Robert Bresson

By: Mike Fleisch
September 25, 2014

bresson

It’s hard to be a director. You have to get the audience emotionally invested in the characters and on board with your aesthetic, all in service of telling the story. Narrative cinema’s infrastructure grew to support these goals: recognizable faces versed in Meisner, composition-attuned cinematographers, feature-length edit rhythms, tiered exhibition structures. Meanwhile, laced up and down the z-axis, ROBERT BRESSON (1901–99) was playing a very different game. A self-described Christian atheist, he discovered a universe out of space-time, and built a logic system to believe in it, more easily understood as life than film. His non-actor “models” would repeat lines over and over in preparation, until all psychology had been stripped away, and what remained was an unintended, unmetered essence, set within narrative space, but bordered by the experimental.
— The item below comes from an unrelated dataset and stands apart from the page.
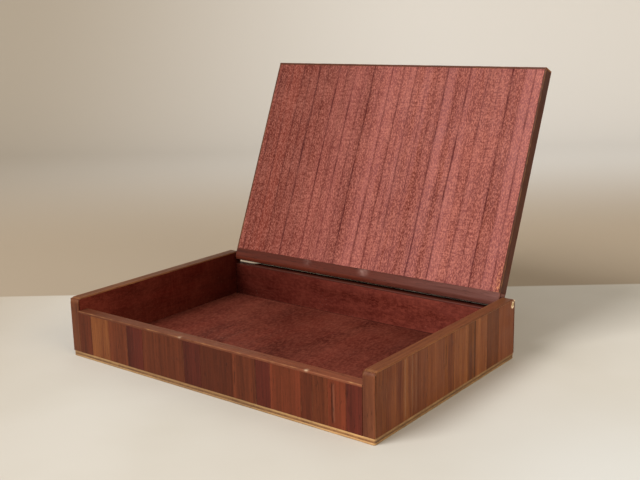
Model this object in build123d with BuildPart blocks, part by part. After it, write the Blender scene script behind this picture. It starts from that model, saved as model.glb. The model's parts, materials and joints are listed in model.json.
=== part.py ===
"""Flat wooden box with a flush lid that turns on two hidden pins.

The origin is the centre of the underside of the base. +X runs along the box, to its right-hand end,
+Y runs to the back, and +Z is up. The lid is modelled open, leaning back against its stop.
"""

import os
from math import asin, cos, degrees, radians, sin, sqrt

from build123d import *

# Driving dimensions, in millimetres
LENGTH = 200.0            # outside, end to end
DEPTH = 131.0             # outside, front to back
HEIGHT = 33.8             # top of the side walls above the table
PLY = 1.0                 # one of the base's three plies
BASE_CORNER = 2.5         # rounding of the base's upright corners
SIDE_WALL = 6.5           # side walls, veneer and lining included
FRONT_WALL = 6.5
BACK_WALL = 5.0
RIM_TOP = 26.5            # top of the front and back walls
VENEER = 0.9              # outer veneer strips
LINING = 0.6              # stained inner veneer
EDGING = 1.2              # strips on the ends and tops of the walls
FLOOR_TOP = 6.2           # floor of the inside above the table
WALL_CORNER = 3.0         # rounding of the side walls' top corners
LID = 7.0                 # lid thickness
LID_GAP = 0.5             # between the lid and each side wall
LID_EDGING = 1.0          # strips on the lid's left and right edges
REAR_STRIP = 7.0          # solid strip along the lid's hinge edge
PIN_R = 1.0
PIN_RUNNING = 0.05        # radial clearance of the pins in the lid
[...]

Bresson’s published journal, Notes on the Cinematographer, spends much of its energy negatively, railing against the cinema of theatre for setting paper performances against real trees, and the “expressiveness of Actors.” His images accumulate, offering beauty and meaning primarily through context. Occasional humor derives from the fractured, reconstituted assumptions where reality meets representation, so carefully did he monitor the interplay of audiovisual and emotional flow. It’s a precise, simple vocabulary of hands, doors, and downcast glances, arranged to map despair and its theoretical twin, empathy.